No matter how hard I
try, my clothes do not look like they’ve been packed by someone who is part of
the fold.
The third non-Sabra giveaway sign is my inability to make an
Israeli salad, the famous salat Yisraeli which acts as an accompaniment for
every meal from breakfast to supper. I can, of course, buy the correct
ingredients. Even with the price of cucumbers rising to levels that could
inspire another social protest à la last year’s Cottage Cheese Revolution, it’s
rare to find my fridge entirely bereft of a few tomatoes and cukes. It’s when I
get to the dicey business of chopping the vegetables that I come unstuck. Try as
I might, I cannot create those tiny colorful cubes that are an essential part of
an Israeli salad. I have used various knives, different techniques and several
chopping boards, but I still cut a poor figure of an imitation
Sabra.
“Just relax, let your mind go blank and act on instinct,”
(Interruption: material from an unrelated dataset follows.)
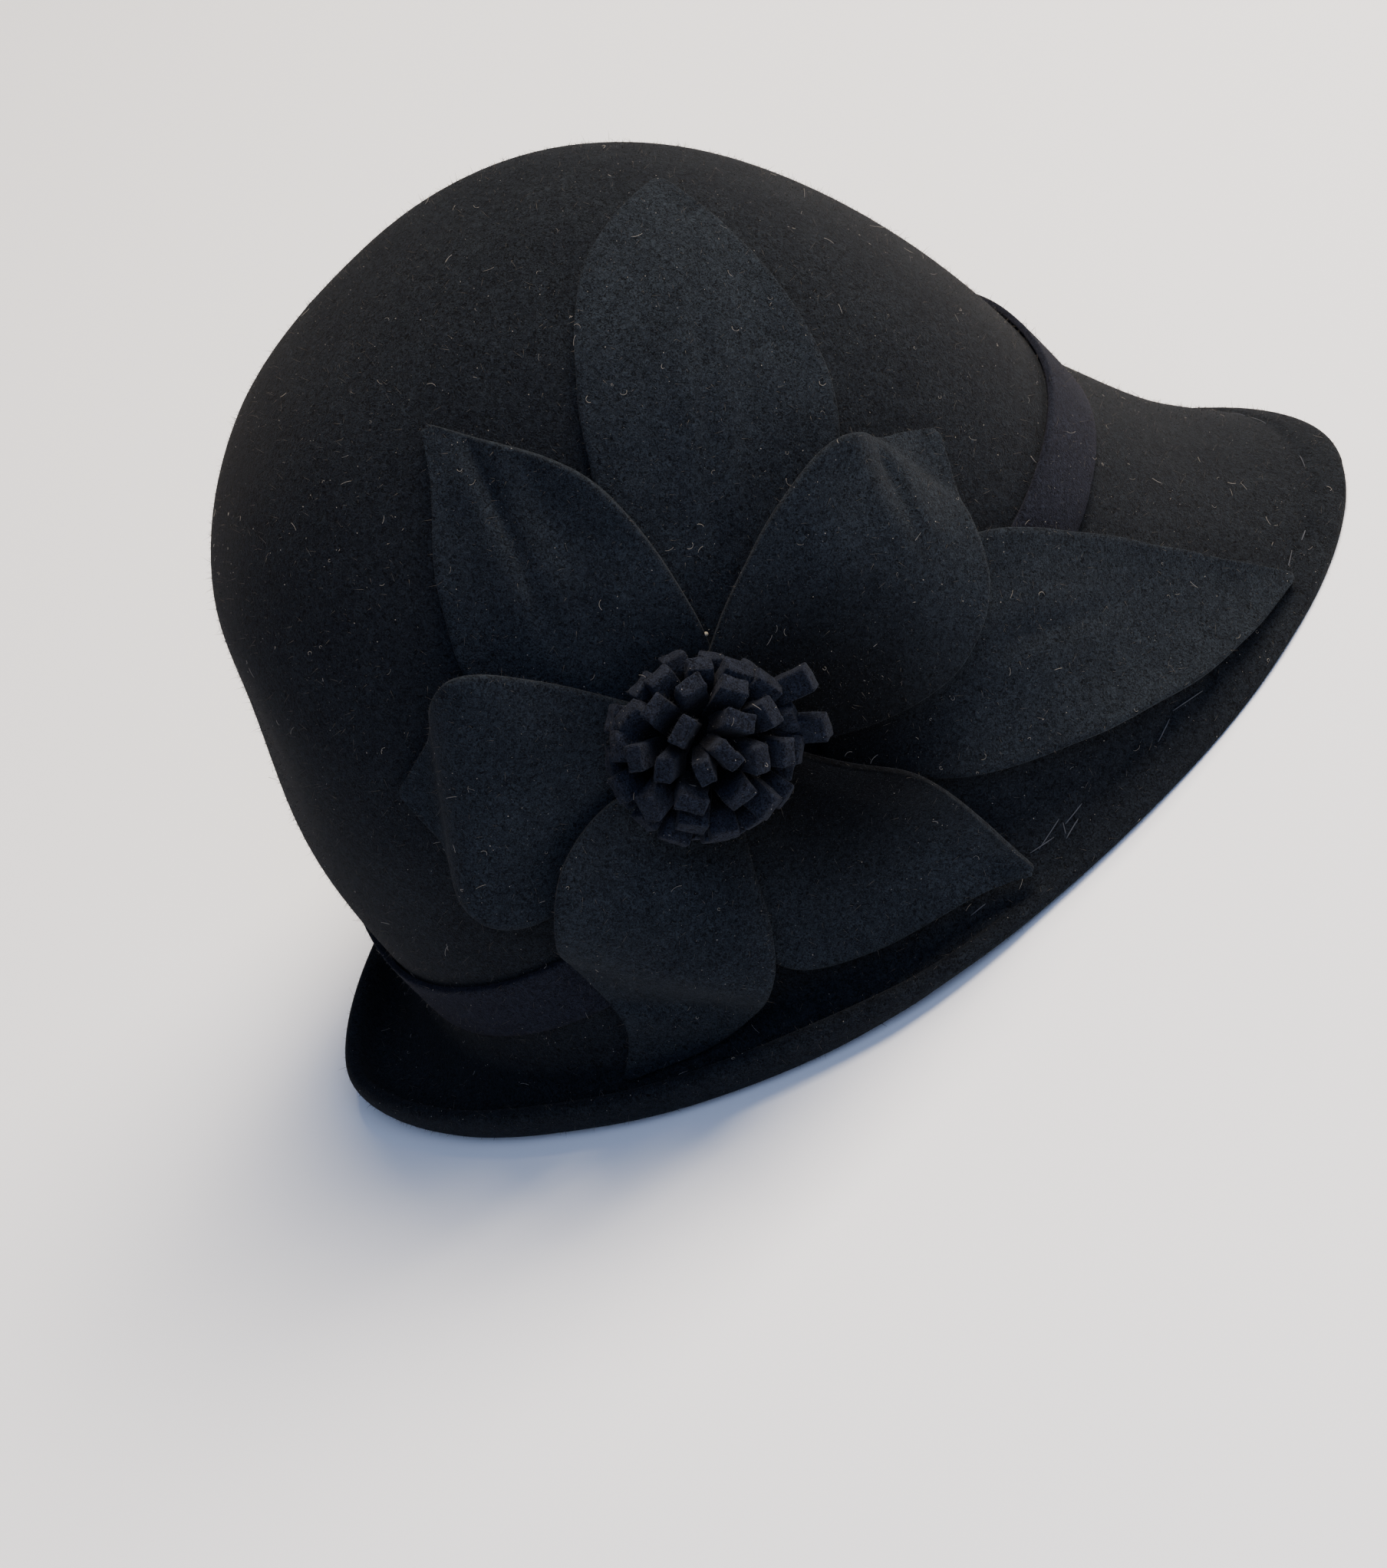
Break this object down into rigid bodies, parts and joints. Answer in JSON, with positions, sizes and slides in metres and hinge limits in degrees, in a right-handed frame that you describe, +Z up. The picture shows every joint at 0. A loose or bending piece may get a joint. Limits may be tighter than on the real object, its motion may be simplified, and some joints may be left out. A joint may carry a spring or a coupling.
{
  "type": "cloche hat",
  "caption": "Black felt cloche hat with a domed crown, a downturned brim rolled up behind, a felt strip round the crown and a large felt flower on the side.",
  "frame": {"origin": "middle of the hat's level outline, on the surface that the brim rests on", "axes": "the hat faces -Y, +X is the wearer's left, the flower is on the wearer's right at -X, +Z is up"},
  "size_m": [0.214, 0.28, 0.1782],
  "materials": {
    "body_felt": "matte felt",
    "band_felt": "matte felt",
    "petal_felt": "matte felt",
    "tuft_felt": "matte felt"
  },
  "bodies": {
    "root": {"crown_brim": "body_felt", "hat_band": "band_felt", "petal_top": "petal_felt", "petal_upper_left": "petal_felt", "petal_upper_right": "petal_felt", "petal_right": "petal_felt", "petal_lower_right": "petal_felt", "petal_bottom": "petal_felt", "petal_left": "petal_felt", "flower_centre": "tuft_felt"}
  },
  "joints": []
}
suggested a well-meaning Sabra friend one day. So I did. The result was not a
perfectly diced tomato but a red, bleeding finger.
Not a small, neat cut
either. I managed to make a mess even out of cutting my own digit.
As
cool as the proverbial cucumber that seemed to be laughing at me from the
countertop, I rinsed my finger under the tap, wrapped it in a gauze dressing,
and painfully pointed out that I did things differently.
I don’t think my
friend understood just how differently until she tried to locate a smartut to
wipe the bloodstains from the floor, and I shook my head and pointed my bandaged
finger at the mop.
To this day I wonder if I shouldn’t have exercised my
acquired Israeli chutzpah and – using my injury as an excuse – asked her if she
could, just this once, fold the laundry for me.